Games are often thought of as practice for war and diagrams of troop movements in relation to fought over territory are sometimes not dissimilar to those used to visualise moves in a football match.
Diagram of the battle of Waterloo
The artist Tiffany Chung has used her awareness of these issues in her work, several times, from the following of changing boundaries during an actual war, as in her work for the 2015 Venice Biennale to her more sociological investigations into how people cross boundaries as they become more urbanized, which she has been exploring more recently. Once again it is process, in this instance one driven by mapping processes that gives form to her ideas.
Detail of threads used to draw lines across a canvas
Hadi Tabatabai: Detail of the artist at work
The use of seriality as a strategy in art was first seen in the work of artists such as Sol Lewitt and Don Judd but it is not always about tight adherence to mathematical permutations. Martin Noël's work was in many ways an exploration of processes of seriality, but he was able to also introduce a deep emotional engagement into his approach.
I find it interesting that the prediction of seriality is as much a test of I.Q. or the growing loss of it, as it is a strategy for the construction of processes for making art. Drawing of course is operating as a way for both artists and the medical profession to test out certain ways of thinking and I would suggest that it is this issue that lies at the centre of what a serial process is about. If this, then this, if a move is made in this direction, the next move ought to be this... from playing chess to following the rules of logic, such as 'for all propositions p, it is impossible for both p and not p to be true', or thinking of an art idea as an argument, which is itself a sequence of statements.

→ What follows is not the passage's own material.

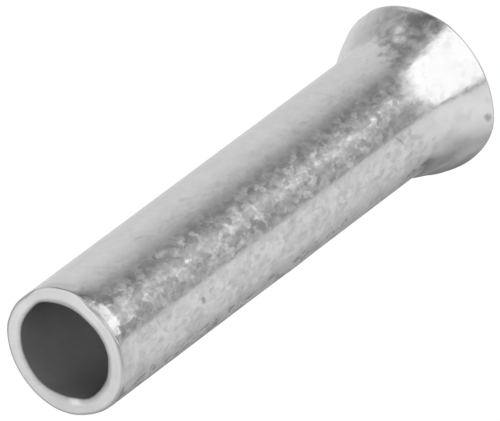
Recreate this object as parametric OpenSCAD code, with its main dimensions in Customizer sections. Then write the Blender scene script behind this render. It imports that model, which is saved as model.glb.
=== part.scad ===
// Bare end sleeve (wire ferrule) for a fine-stranded conductor.
// One seamless tinned copper tube: a straight barrel with a plain cut end,
// and a mouth flared outward to guide the strands in.
// Frame: millimetres. The mouth's rim lies on the plane z = 0 with its centre
// at the origin, and the barrel's axis runs up +Z to the plain end.

/* [Barrel] */
// Inside diameter of the barrel, where the conductor goes
conductor_bore = 1.0; // [0.8:0.05:1.4]
// Thickness of the tube wall
wall = 0.15; // [0.12:0.01:0.18]
// Overall length, from the mouth's rim to the plain end
sleeve_length = 6.0; // [5:0.5:12]

/* [Flared mouth] */
// How much wider the mouth's rim is than the barrel, outside diameters
mouth_growth = 0.42; // [0.36:0.02:0.8]
// Angle of the flared wall from the axis
flare_angle = 17.5; // [15:0.5:25]
// Radius of the bend between barrel and flare, on the outside
bend_r = 0.30; // [0.2:0.05:0.4]
// Rounding of the rim's outer and inner edges
lip_r = 0.03; // [0.02:0.005:0.04]

/* [Plain end] */
// Length over which the cut pulled the outside edge inward
end_roll_h = 0.12; // [0.08:0.01:0.2]
// How far the outside edge is pulled in at the end face
end_roll_d = 0.02; // [0.01:0.005:0.03]
// Bevel on the bore's edge at the end face
bore_bevel = 0.015; // [0.01:0.005:0.03]

/* [Hidden] */
steps = 180;
bore_r = conductor_bore / 2;
barrel_r = bore_r + wall;
mouth_r = barrel_r + mouth_growth / 2;
// radius where the flare's outside would meet the rim's plane if it were sharp
sharp_r = mouth_r + lip_r * ((1 + sin(flare_angle)) / cos(flare_angle) - 1);
// height at which the flare's outside would meet the barrel's
out_z = (sharp_r - barrel_r) / tan(flare_angle);
// the same for the inside of the wall, which is one wall thickness away
in_z = out_z - wall * tan(flare_angle / 2);
sharp_in_r = bore_r + in_z * tan(flare_angle);
// the rolled-over outside edge is an arc tangent to the barrel
end_arc_r = (end_roll_h * end_roll_h + end_roll_d * end_roll_d) / (2 * end_roll_d);
// unit vector up the flared wall, from the rim to the barrel
up = [-sin(flare_angle), cos(flare_angle)];

// What lies between a corner at p and an arc of radius r that is tangent to
// the corner's two edges, which leave p along the unit vectors a and b. It
// reaches a little past the corner, so that it cuts or joins cleanly.
module corner_gap(p, a, b, r) {
    half = acos(a * b) / 2;
    reach = r / tan(half);
    bis = (a + b) / norm(a + b);
    centre = p + bis * (r / sin(half));
    difference() {
        polygon([p + reach * a, p - 0.04 * bis, p + reach * b, centre]);
        translate(centre) circle(r, $fn = 360);
    }
}

// Half section of the wall, from the bore outward, before the edges are eased
module sharp_section() {
    polygon([
        [bore_r, in_z], [sharp_in_r, 0], [sharp_r, 0], [barrel_r, out_z],
        [barrel_r, sleeve_length], [bore_r + bore_bevel, sleeve_length],
        [bore_r, sleeve_length - bore_bevel]
    ]);
}

// What the cut pulled in at the plain end's outside edge
module end_roll_gap() {
    difference() {
        translate([barrel_r - wall / 2, sleeve_length - end_roll_h]) square([wall, end_roll_h + 0.1]);
        translate([barrel_r - end_arc_r, sleeve_length - end_roll_h]) circle(end_arc_r, $fn = 720);
    }
}

// Half section as it is: bent, not creased, between barrel and flare
module wall_section() {
    difference() {
        union() {
            sharp_section();
            corner_gap([barrel_r, out_z], [0, 1], -up, bend_r);
        }
        corner_gap([bore_r, in_z], [0, 1], -up, bend_r + wall);
        corner_gap([sharp_r, 0], [-1, 0], up, lip_r);
        corner_gap([sharp_in_r, 0], [1, 0], up, lip_r);
        end_roll_gap();
    }
}

module sleeve() {
    color([0.80, 0.80, 0.81]) rotate_extrude($fn = steps) wall_section();
}

sleeve();
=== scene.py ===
# Looks for the bare wire ferrule: one tinned sleeve standing on its flared mouth.
# Everything is in metres in the CAD's frame; lengths below are in millimetres and scaled by MM.
import bpy, math
import numpy as np
from mathutils import Matrix, Vector


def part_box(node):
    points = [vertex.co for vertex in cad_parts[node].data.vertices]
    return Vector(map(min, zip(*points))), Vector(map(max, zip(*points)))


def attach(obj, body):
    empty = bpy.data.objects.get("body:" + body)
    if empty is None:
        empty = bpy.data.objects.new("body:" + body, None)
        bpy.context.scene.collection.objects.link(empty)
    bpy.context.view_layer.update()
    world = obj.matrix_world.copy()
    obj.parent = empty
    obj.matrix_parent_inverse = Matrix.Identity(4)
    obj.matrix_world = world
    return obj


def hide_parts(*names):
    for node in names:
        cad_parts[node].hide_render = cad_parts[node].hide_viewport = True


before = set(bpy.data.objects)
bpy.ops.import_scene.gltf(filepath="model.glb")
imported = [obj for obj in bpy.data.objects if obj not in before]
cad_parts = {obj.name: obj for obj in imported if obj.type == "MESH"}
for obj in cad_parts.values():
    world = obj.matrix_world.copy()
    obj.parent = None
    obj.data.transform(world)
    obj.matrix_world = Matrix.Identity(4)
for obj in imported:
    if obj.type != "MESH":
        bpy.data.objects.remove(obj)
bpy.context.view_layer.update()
MM = 0.001
scene = bpy.context.scene

# ---------------------------------------------------------------- sizes, from the CAD box
lo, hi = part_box("sleeve")
LENGTH = (hi.z - lo.z) / MM
MOUTH_R = 0.86
BARREL_R, BORE_R = 0.65, 0.5
WALL = BARREL_R - BORE_R
FLARE_A = math.radians(17.5)
BEND_R, LIP_R = 0.30, 0.03

# ---------------------------------------------------------------- camera
# The camera looks down on the plain end at 46 degrees, rolled so that the mouth lies to the upper right.
W, H = 500, 421
VIEW_TH, VIEW_ROLL = math.radians(43.883427), 0.643735
NEAR_PX = (64.455889, 353.538458)
DIST_PX, BARREL_PX = 1 / 6.74387e-5, 70.315418
unit = BARREL_R * MM / BARREL_PX


def build_camera():
    data = bpy.data.cameras.new("photo_camera")
    data.sensor_width = 36.0
    data.lens = 36.0 * DIST_PX / W
    cam = bpy.data.objects.new("photo_camera", data)
    scene.collection.objects.link(cam)
    # camera axes in the row frame: back is towards the camera
    back = Vector((0, -math.sin(VIEW_TH), math.cos(VIEW_TH)))
    r0 = Vector((1, 0, 0))
    up0 = back.cross(r0)
    # the tube's +Z points to the lower left of the picture
    a = math.pi + VIEW_ROLL
    right = math.cos(a - math.pi / 2) * r0 + math.cos(a) * up0
    up = math.sin(a - math.pi / 2) * r0 + math.sin(a) * up0
    # where the plain end's centre is seen
    near = Vector((0, 0, LENGTH * MM))
    x = (NEAR_PX[0] - W / 2) * unit
    y = -(NEAR_PX[1] - H / 2) * unit
    # the viewing angle is measured along the picture's own axis, not along the ray to the near end
    pos = near - x * right - y * up + DIST_PX * unit * back
    m = Matrix((right, up, back)).transposed().to_4x4()
    m.translation = pos
    cam.matrix_world = m
    data.clip_start, data.clip_end = 0.01, 10.0
    scene.camera = cam
    return cam


build_camera()


# ---------------------------------------------------------------- the sleeve's mesh
def arc(c, r, a0, a1, n):
    t = np.linspace(a0, a1, n)
    return np.c_[c[0] + r * np.cos(t), c[1] + r * np.sin(t)]


def line(p, q, n):
    t = np.linspace(0, 1, n)[:, None]
    return np.array(p) * (1 - t) + np.array(q) * t


def around(knots, t, soft=5.0):
    """a closed curve of values round the sleeve through (bearing in degrees, value) knots, softened"""
    deg = np.degrees(t)
    k = sorted(knots)
    v = np.interp(deg, [p for p, _ in k], [x for _, x in k], period=360)
    d = (deg[None, :] - deg[:, None] + 180) % 360 - 180
    w = np.exp(-(d / soft) ** 2)
    return (w @ v) / w.sum(1)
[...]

Robert Ryman is an excellent artist to look at when you want to explore how imposing restrictions on work can help generate ideas.
As well as working to his own detailed instructions when developing ideas for paintings and drawings, he has also developed instructions for installations. He will even detail whether or not some works are fastened to the wall with nails or screws, or with a particular sort of glue or drawing pin. Ryman is very aware of how the display of a work changes the viewer experience.
Try and use the time of the Xmas break to think about the possibilities that process brings into being. Even the process of putting Christmas lists together or thinking about new menus can be reused as art, nothing is ever without interest. Happy holidays x.